Since it is #TBT (That means ‘throw back thursday,’ Mom), can we talk about Christmas today? I know it is February, but can we throw it back for a minute to the holidays?

I wanted 1 thing for Christmas 2015. I wanted an adorable picture of my kids sitting together, laughing and smiling under the twinkling lights of our tree, glowing in the magic that is the Christmas spirit in their matching pajamas that I ordered in September (SEPTEMBER! Because I’m that level of Christmas crazy!). One great photo for the baby books, you know? And Instagram, obviously. This is what I got.

Merry Christmas

So I tried again on another night…and I got this.

Merry Christmas

Merry Christmas

The fact that my children would not cooperate and grant me my Christmas wish of the ‘perfect photo’ kind of annoyed me.

But it also got me thinking…

In our quest to capture the perfect Instagram photo, do we sometimes fail to capture the really good moments in life? Are we so busy staging joy for a photo that we miss the real joy of the moment? I’m talking about the kind of joy that doesn’t always photograph well. The messy joy.

Sometimes I get annoyed when I walk through NYC and I notice all the people waiving selfie sticks around like lightsabers. If I were bolder I would tell them to put that freaking stick away and actually experience the city. I would also tell them to get out of my way because I’m not a tourist having fun, I’m just trying to walk home from the doctor and their selfie-stick is blocking the cross walk. But I’m southern so instead I say, “excuse me” and smile and wheel my double stroller around them.

But I realized over Christmas, I’m not all that different from those tourist with the selfie-sticks. There are times (*ahem* like over Christmas) when I am trying to force my kids to smile (which usually leads to 1 of them crying) and what I need to do is get my phone out of their face and just enjoy being with them.

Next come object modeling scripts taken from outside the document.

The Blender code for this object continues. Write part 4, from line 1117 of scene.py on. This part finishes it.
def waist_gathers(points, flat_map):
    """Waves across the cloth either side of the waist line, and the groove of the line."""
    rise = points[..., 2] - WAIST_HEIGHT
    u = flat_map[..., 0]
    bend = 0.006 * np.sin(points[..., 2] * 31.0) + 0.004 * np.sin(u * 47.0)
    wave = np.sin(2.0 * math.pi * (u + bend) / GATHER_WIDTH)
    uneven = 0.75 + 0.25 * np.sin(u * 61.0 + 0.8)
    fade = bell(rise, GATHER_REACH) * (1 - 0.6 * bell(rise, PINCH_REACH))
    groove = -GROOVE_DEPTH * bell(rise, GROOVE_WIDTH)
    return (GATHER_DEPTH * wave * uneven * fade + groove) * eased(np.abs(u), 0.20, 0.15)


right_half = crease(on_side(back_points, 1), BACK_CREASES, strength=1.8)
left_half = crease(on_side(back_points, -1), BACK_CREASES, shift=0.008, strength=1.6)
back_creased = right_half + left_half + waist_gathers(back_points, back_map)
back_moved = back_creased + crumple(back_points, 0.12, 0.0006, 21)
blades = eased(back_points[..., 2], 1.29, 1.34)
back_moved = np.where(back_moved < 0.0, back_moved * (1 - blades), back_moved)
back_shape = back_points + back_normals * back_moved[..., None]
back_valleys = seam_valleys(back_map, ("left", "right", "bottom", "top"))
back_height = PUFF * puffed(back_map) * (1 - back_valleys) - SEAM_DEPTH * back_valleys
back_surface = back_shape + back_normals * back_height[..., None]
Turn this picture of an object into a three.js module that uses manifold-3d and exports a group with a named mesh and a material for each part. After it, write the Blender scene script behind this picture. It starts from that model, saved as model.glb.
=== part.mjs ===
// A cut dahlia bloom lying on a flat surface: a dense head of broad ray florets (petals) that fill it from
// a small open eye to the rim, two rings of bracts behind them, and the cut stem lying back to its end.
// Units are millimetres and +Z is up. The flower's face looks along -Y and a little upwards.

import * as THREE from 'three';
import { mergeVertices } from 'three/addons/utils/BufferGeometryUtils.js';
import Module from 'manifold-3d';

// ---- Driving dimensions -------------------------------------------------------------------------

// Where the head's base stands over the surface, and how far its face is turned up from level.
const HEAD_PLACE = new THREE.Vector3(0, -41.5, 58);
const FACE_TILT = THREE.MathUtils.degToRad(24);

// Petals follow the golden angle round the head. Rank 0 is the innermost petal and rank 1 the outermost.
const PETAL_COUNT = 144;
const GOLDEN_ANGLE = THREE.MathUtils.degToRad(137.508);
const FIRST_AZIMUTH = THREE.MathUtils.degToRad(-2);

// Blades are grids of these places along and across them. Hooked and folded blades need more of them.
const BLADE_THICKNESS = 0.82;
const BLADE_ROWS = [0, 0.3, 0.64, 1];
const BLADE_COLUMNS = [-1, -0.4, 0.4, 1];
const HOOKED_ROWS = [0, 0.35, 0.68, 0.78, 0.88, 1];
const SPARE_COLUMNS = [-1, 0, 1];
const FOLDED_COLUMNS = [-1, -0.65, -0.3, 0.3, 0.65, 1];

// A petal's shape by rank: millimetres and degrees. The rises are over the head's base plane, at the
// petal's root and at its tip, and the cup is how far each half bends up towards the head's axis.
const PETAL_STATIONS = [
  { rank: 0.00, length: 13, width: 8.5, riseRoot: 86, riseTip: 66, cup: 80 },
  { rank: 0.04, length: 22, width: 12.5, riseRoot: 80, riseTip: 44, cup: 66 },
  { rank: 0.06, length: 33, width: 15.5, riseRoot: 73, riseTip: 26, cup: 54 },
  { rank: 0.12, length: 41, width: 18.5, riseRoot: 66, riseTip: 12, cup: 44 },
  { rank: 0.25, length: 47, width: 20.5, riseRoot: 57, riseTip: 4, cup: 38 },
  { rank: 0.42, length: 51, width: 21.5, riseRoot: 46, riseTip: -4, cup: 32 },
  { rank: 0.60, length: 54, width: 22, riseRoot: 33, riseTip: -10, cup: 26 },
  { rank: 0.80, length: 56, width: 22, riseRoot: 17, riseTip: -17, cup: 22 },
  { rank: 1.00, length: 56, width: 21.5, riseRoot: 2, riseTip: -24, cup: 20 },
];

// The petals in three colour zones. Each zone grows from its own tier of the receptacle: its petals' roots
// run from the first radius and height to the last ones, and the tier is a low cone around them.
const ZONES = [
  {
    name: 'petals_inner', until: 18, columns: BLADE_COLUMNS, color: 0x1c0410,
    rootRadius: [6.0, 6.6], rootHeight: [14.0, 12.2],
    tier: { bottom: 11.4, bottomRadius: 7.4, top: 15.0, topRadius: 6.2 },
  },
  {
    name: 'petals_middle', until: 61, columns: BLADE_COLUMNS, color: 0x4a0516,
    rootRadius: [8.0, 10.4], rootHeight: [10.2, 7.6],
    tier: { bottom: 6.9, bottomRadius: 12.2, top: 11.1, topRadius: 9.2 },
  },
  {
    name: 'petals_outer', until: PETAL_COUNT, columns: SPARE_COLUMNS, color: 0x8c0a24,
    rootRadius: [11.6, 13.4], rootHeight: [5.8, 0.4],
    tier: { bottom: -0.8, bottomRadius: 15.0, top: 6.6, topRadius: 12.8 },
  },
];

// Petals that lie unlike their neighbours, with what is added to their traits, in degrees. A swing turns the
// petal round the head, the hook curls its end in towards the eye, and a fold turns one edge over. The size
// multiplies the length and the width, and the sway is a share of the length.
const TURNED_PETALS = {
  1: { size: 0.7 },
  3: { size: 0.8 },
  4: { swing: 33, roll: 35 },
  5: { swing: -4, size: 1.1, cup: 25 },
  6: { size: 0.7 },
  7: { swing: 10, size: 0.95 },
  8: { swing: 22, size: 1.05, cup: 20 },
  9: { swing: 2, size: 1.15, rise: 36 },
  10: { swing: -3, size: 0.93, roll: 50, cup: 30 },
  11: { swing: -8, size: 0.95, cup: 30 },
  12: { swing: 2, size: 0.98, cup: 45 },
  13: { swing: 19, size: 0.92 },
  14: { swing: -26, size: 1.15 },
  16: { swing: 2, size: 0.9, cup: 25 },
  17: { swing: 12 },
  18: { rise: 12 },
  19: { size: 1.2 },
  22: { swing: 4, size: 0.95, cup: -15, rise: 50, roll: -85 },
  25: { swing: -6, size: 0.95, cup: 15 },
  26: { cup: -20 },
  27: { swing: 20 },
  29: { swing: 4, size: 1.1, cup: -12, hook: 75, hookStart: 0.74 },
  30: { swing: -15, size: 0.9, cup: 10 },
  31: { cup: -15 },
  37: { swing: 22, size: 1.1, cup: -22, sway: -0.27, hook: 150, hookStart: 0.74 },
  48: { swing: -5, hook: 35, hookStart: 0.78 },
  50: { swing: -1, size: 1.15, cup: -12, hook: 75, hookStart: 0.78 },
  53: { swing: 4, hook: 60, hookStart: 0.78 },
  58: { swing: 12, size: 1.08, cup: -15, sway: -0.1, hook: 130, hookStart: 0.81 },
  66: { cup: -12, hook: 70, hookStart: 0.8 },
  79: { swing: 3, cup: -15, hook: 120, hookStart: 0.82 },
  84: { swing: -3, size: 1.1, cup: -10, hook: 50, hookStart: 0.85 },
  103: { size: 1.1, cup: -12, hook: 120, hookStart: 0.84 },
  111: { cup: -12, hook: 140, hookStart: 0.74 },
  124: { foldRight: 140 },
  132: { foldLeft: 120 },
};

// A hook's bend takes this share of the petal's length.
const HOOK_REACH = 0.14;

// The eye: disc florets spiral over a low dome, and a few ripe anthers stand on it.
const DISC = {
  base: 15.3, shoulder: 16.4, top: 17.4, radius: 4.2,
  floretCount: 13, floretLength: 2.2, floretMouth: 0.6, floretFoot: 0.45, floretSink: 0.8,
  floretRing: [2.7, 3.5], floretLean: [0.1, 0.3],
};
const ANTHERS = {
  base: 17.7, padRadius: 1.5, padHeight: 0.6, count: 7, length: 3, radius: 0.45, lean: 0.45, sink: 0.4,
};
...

I love social media as much as the next person. I’m really not hating on it. It’s a great place for shared celebration. In fact, I think I’m married to the King of Instagram – Dave takes more photos than anybody I know. This is a quality I both love and sort of hate. Sometimes I love it because he captured a random moment perfectly and I’m all, “OMG – send that to me so I can put it on Instagram!” And sometimes I hate it because he caught me without make-up and in my pajamas and I’m all, “OMG – did you post that?! Because if you did, we’ve got real problems.”

Social media is meant to be a highlight reel and that’s great…I just don’t want to forget to enjoy my messy behind the scenes footage too because I think that’s where the real joy is often found.

I hope we all keep taking photos and hashtaggin’ it up because I love how connected it makes us and if we cultivate it correctly, there is a wonderful community to be shared. But sometimes I, personally, need to put down the camera and stop photographing the blessings God has given me and actually enjoy the blessings God has given me. And that means embracing the chaos that, as you can clearly see, doesn’t always make for the prettiest picture. But you know what, it still makes for a pretty great life! 🙂

My challenge to myself (and you too) is to worry less about the story we are painting on the Internet and worry more about the life (and dare I say, legacy) we are building at home. Because life – real life – can’t be contained in those tiny social media squares.

I’ll continue posting cool pictures (read: pictures of my children) because it is a fun aspect of my life, but I hope I never get so caught up in taking a photo that I forget to just stop and take it all in.


  1. Yes! Trying hard to stop capturing everything and experience it. I do wish my husband had the camera out more so I could be in pictures and not always behind them, haha

  2. Can I just tell you how glad I am you started blogging more again?! Every post I’m like “yes! Me too! You go girl!”. Is that weird? Oops.

    My girls are almost 6 months and 2 so I feel like I can relate to you so much. I am guilty of trying to stage a perfect picture but I feel like since this ain’t my first rodeo, it only lasts a few seconds before I give up and decide it’s “good enough”. I need to stop thinking it’s JUST good enough and enjoy the moment I was trying to capture! Great reminders!